Ma Quỷ Dân Gian Ký by Duy Văn is perhaps the most unexpected entry on this list, and also one of the most genuinely interesting. It is an encyclopedic study of the spirits, ghosts, and supernatural beings found in Vietnamese oral folk tradition, compiled over many years of research and illustrated throughout. Folk belief is one of the places where cultural memory lives most honestly, outside official records and formal institutions, and this book takes that tradition seriously as a subject worth documenting.
WHAT EACH GENERATION CHOOSES TO PASS ON
Every generation inherits a culture and then makes choices, usually not consciously, about what to carry forward. Some things get passed on because they are actively taught and celebrated. Others fade simply because nobody thought to explain them, or because no one was available to do the explaining.
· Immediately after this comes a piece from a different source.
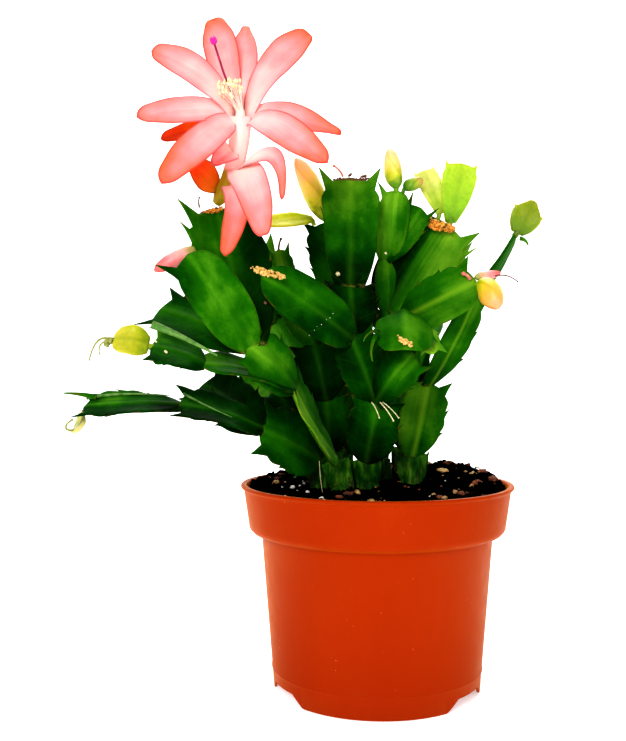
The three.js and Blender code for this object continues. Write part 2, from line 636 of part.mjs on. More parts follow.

Books can do something structurally similar when they work well. A novel that gives you a vivid and honest account of Vietnamese family life in the twentieth century is not just offering entertainment. It is a way the writer says about what this was like, or what people carried, or something worth knowing about where you come from. The reader may not frame it that way, but that is the transaction happening underneath the story.
The worry, and it is a reasonable one, is that when this kind of transmission becomes thin, when fewer significant works are being written, and when fewer people are reading what does exist, something real gets lost. Not all at once, and not catastrophically but in ways that are hard to measure until you notice that the thread connecting the present to the past has become difficult to follow.